Short exercise
Copy each line exactly.

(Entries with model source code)
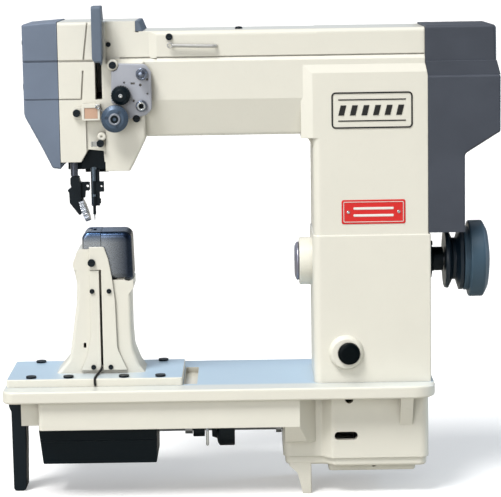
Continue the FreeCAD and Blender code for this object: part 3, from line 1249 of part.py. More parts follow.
def casting_screws():
    """Blackened screws on the plates, covers and brackets, and the plug on top of the arm."""
    plate_places = [(-266, -52), (-221, -52), (-154, -52), (-110, -52), (-263, 43), (-110, 44)]
    screws = [screw_head(x, y, POST_PLATE_TOP, "Z", 6.2, 2.4) for x, y in plate_places]
    cover_left, cover_right = COVER_Y[0] + 1, COVER_Y[0]
    front_places = [(-191.2, cover_right, 286, 4.6, 3), (-191.5, cover_left, 251, 2.9, 1.8),
                    (-171, cover_right, 251, 2.9, 1.8), (-192, cover_left, 157.5, 2.9, 1.8),
                    (-171, cover_right, 157.5, 2.9, 1.8),
                    (PLATE_SCREW[0], PLATE_FRONT + 1, PLATE_SCREW[1], 4.2, 3.2),
                    (-131, FRONT, 462, 4.2, 6), (-201.5, -62.5, 469.5, 4.4, 4),
                    (-174.2, -64.5, 433.5, 4.4, 3.4), (-163, HEAD_BAND_FRONT, 549, 2.8, 2),
                    (-91, BAND_FRONT, 557, 4, 2.5)]
    screws += [screw_head(x, y, z, "Y", r, h) for x, y, z, r, h in front_places]
    top = ARM_TOP
    plug = turned_z([(0, top - 6), (2.9, top - 6), (2.9, top), (4.6, top), (4.2, top + 2.4, 1.5),
                     (0, top + 3.2)], -9, -20)
    return Part.makeCompound(screws + [plug])


def lower_shield():
    """Black sheets that close the head's mouth: one in front of the needle bar, one behind it."""
    y = (28.0, 29.9)
    skirt = box((-221, -200), y, (393.5, HEAD_FLOOR_Z[0] - 0.05))
    rear = join([skirt, box((-200, -171.8), y, (390, HEAD_FLOOR_Z[0] - 0.05)),
                 box((-201.9, -171.8), y, (402, HEAD_FLOOR_Z[1]))])
    front = prism_y([(-198.6, 403), (-196.9, 411.5), (-188.6, 425.5), (-171.4, 423.5), (-170, 408),
                     (-170, 402), (-176, 401), (-184, 404), (-190, 402)], (-46, -43))
    return Part.makeCompound([one_solid(rear), front])


def stitch_button():
    """Stitch-length button with its stem into the column."""
    x, z = BUTTON_CENTRE
    disc = turned_y([(-68, 0), (-68, BUTTON_RADIUS), (-73, BUTTON_RADIUS, 1.5), (-74, 9, 3),
                     (-74, 0)], x, z)
    stem = rod_y(x, (-69, FRONT + 12), z, 5)
    return one_solid(join([disc, stem]))


PARTS = [bed_casting, arm_casting, base_cover, support_leg, gear_cover, post_casting, post_cover_left,
         post_cover_right, throat_plate, face_cover, rear_cover, take_up_guard, tension_plate,
         tension_studs, thread_guide_frame, felt_pad, thread_clip, casting_screws, lower_shield,
         bearing_housing, bearing_cap, shaft_bearings, arm_bushes, shaft_block, timing_belts,
         bobbin_case, presser_spring, take_up_pin, main_shaft, handwheel, v_belt_pulley, main_pulley,
         arm_shaft, arm_pulley, needle_crank, needle_link, lower_shaft, lower_pulley, safety_clutch,
         set_collars, bevel_gear, hook_shaft, rotary_hook, bobbin, feed_wheel, needle_frame,
         needle_bar, needle_bar_clamps, needle, take_up_lever, presser_bar, roller_holder,
         presser_roller, lift_lever, tension_dial, tension_discs, pretension_knob, check_spring,
         stitch_button, hook_cover]


def main():
    os.makedirs("parts", exist_ok=True)
    for make in PARTS:
        shape = make()
        name = make.__name__
        solids = shape.Solids
        ok = shape.isValid() and len(solids) > 0
        shape.exportStep(os.path.join("parts", name + ".step"))
        print(name, "solids", len(solids), "valid" if ok else "INVALID")


main()
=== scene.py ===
import json
import math

import bmesh
import bpy
from mathutils import Matrix, Vector

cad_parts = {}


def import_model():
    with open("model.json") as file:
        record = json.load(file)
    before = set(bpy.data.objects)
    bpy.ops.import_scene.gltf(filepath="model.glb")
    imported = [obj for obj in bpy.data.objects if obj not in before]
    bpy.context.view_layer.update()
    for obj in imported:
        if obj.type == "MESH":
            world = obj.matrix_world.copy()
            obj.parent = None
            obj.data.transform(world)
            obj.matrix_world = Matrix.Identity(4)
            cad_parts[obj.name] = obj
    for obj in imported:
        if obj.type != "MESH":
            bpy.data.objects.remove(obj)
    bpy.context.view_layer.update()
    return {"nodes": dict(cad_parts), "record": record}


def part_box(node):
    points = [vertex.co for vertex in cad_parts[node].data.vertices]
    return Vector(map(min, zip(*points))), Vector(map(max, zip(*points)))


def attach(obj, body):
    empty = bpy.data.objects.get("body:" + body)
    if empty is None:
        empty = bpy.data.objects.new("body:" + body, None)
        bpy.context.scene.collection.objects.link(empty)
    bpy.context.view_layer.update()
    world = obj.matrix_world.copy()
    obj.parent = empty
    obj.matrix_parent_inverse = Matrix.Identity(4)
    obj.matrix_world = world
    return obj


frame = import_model()

MM = 0.001


def mm(*values):
    """A point given in millimetres, in metres."""
    return Vector([v * MM for v in values])


# ---------------------------------------------------------------- node helpers

def srgb(r, g, b):
    """A linear colour from display values."""
    def one(v):
        return v / 12.92 if v <= 0.04045 else ((v + 0.055) / 1.055) ** 2.4
    return (one(r), one(g), one(b), 1.0)


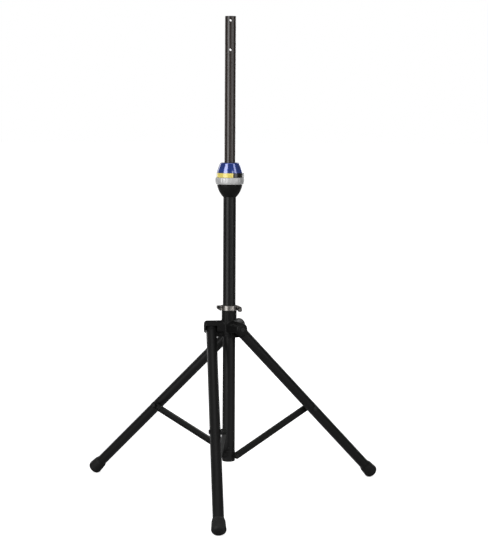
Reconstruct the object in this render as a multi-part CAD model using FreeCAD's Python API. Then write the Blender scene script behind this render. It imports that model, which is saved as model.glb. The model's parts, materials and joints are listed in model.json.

Exercise response
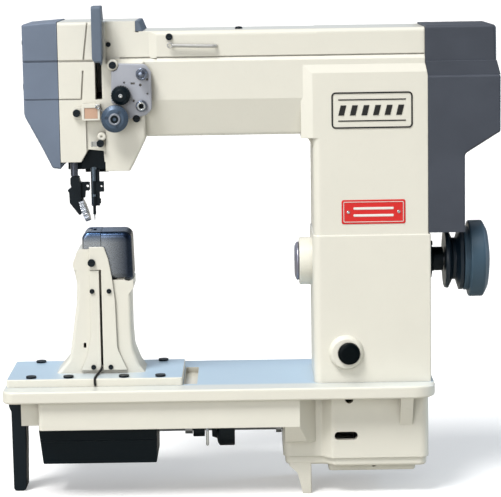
Continue the FreeCAD and Blender code for this object: part 3, from line 1249 of part.py. More parts follow.
def casting_screws():
    """Blackened screws on the plates, covers and brackets, and the plug on top of the arm."""
    plate_places = [(-266, -52), (-221, -52), (-154, -52), (-110, -52), (-263, 43), (-110, 44)]
    screws = [screw_head(x, y, POST_PLATE_TOP, "Z", 6.2, 2.4) for x, y in plate_places]
    cover_left, cover_right = COVER_Y[0] + 1, COVER_Y[0]
    front_places = [(-191.2, cover_right, 286, 4.6, 3), (-191.5, cover_left, 251, 2.9, 1.8),
                    (-171, cover_right, 251, 2.9, 1.8), (-192, cover_left, 157.5, 2.9, 1.8),
                    (-171, cover_right, 157.5, 2.9, 1.8),
                    (PLATE_SCREW[0], PLATE_FRONT + 1, PLATE_SCREW[1], 4.2, 3.2),
                    (-131, FRONT, 462, 4.2, 6), (-201.5, -62.5, 469.5, 4.4, 4),
                    (-174.2, -64.5, 433.5, 4.4, 3.4), (-163, HEAD_BAND_FRONT, 549, 2.8, 2),
                    (-91, BAND_FRONT, 557, 4, 2.5)]
    screws += [screw_head(x, y, z, "Y", r, h) for x, y, z, r, h in front_places]
    top = ARM_TOP
    plug = turned_z([(0, top - 6), (2.9, top - 6), (2.9, top), (4.6, top), (4.2, top + 2.4, 1.5),
                     (0, top + 3.2)], -9, -20)
    return Part.makeCompound(screws + [plug])


def lower_shield():
    """Black sheets that close the head's mouth: one in front of the needle bar, one behind it."""
    y = (28.0, 29.9)
    skirt = box((-221, -200), y, (393.5, HEAD_FLOOR_Z[0] - 0.05))
    rear = join([skirt, box((-200, -171.8), y, (390, HEAD_FLOOR_Z[0] - 0.05)),
                 box((-201.9, -171.8), y, (402, HEAD_FLOOR_Z[1]))])
    front = prism_y([(-198.6, 403), (-196.9, 411.5), (-188.6, 425.5), (-171.4, 423.5), (-170, 408),
                     (-170, 402), (-176, 401), (-184, 404), (-190, 402)], (-46, -43))
    return Part.makeCompound([one_solid(rear), front])


def stitch_button():
    """Stitch-length button with its stem into the column."""
    x, z = BUTTON_CENTRE
    disc = turned_y([(-68, 0), (-68, BUTTON_RADIUS), (-73, BUTTON_RADIUS, 1.5), (-74, 9, 3),
                     (-74, 0)], x, z)
    stem = rod_y(x, (-69, FRONT + 12), z, 5)
    return one_solid(join([disc, stem]))


PARTS = [bed_casting, arm_casting, base_cover, support_leg, gear_cover, post_casting, post_cover_left,
         post_cover_right, throat_plate, face_cover, rear_cover, take_up_guard, tension_plate,
         tension_studs, thread_guide_frame, felt_pad, thread_clip, casting_screws, lower_shield,
         bearing_housing, bearing_cap, shaft_bearings, arm_bushes, shaft_block, timing_belts,
         bobbin_case, presser_spring, take_up_pin, main_shaft, handwheel, v_belt_pulley, main_pulley,
         arm_shaft, arm_pulley, needle_crank, needle_link, lower_shaft, lower_pulley, safety_clutch,
         set_collars, bevel_gear, hook_shaft, rotary_hook, bobbin, feed_wheel, needle_frame,
         needle_bar, needle_bar_clamps, needle, take_up_lever, presser_bar, roller_holder,
         presser_roller, lift_lever, tension_dial, tension_discs, pretension_knob, check_spring,
         stitch_button, hook_cover]


def main():
    os.makedirs("parts", exist_ok=True)
    for make in PARTS:
        shape = make()
        name = make.__name__
        solids = shape.Solids
        ok = shape.isValid() and len(solids) > 0
        shape.exportStep(os.path.join("parts", name + ".step"))
        print(name, "solids", len(solids), "valid" if ok else "INVALID")


main()
=== scene.py ===
import json
import math

import bmesh
import bpy
from mathutils import Matrix, Vector

cad_parts = {}


def import_model():
    with open("model.json") as file:
        record = json.load(file)
    before = set(bpy.data.objects)
    bpy.ops.import_scene.gltf(filepath="model.glb")
    imported = [obj for obj in bpy.data.objects if obj not in before]
    bpy.context.view_layer.update()
    for obj in imported:
        if obj.type == "MESH":
            world = obj.matrix_world.copy()
            obj.parent = None
            obj.data.transform(world)
            obj.matrix_world = Matrix.Identity(4)
            cad_parts[obj.name] = obj
    for obj in imported:
        if obj.type != "MESH":
            bpy.data.objects.remove(obj)
    bpy.context.view_layer.update()
    return {"nodes": dict(cad_parts), "record": record}


def part_box(node):
    points = [vertex.co for vertex in cad_parts[node].data.vertices]
    return Vector(map(min, zip(*points))), Vector(map(max, zip(*points)))


def attach(obj, body):
    empty = bpy.data.objects.get("body:" + body)
    if empty is None:
        empty = bpy.data.objects.new("body:" + body, None)
        bpy.context.scene.collection.objects.link(empty)
    bpy.context.view_layer.update()
    world = obj.matrix_world.copy()
    obj.parent = empty
    obj.matrix_parent_inverse = Matrix.Identity(4)
    obj.matrix_world = world
    return obj


frame = import_model()

MM = 0.001


def mm(*values):
    """A point given in millimetres, in metres."""
    return Vector([v * MM for v in values])


# ---------------------------------------------------------------- node helpers

def srgb(r, g, b):
    """A linear colour from display values."""
    def one(v):
        return v / 12.92 if v <= 0.04045 else ((v + 0.055) / 1.055) ** 2.4
    return (one(r), one(g), one(b), 1.0)


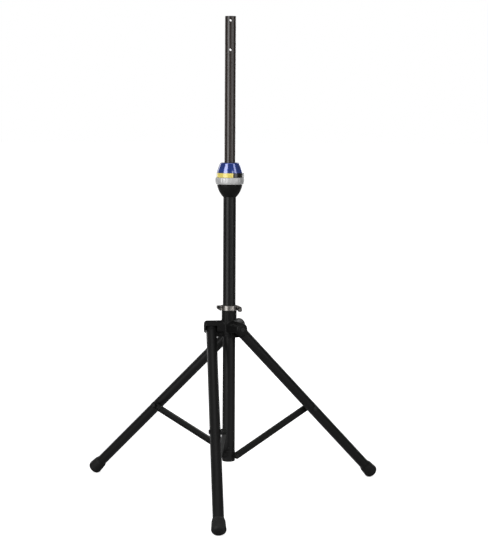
Reconstruct the object in this render as a multi-part CAD model using FreeCAD's Python API. Then write the Blender scene script behind this render. It imports that model, which is saved as model.glb. The model's parts, materials and joints are listed in model.json.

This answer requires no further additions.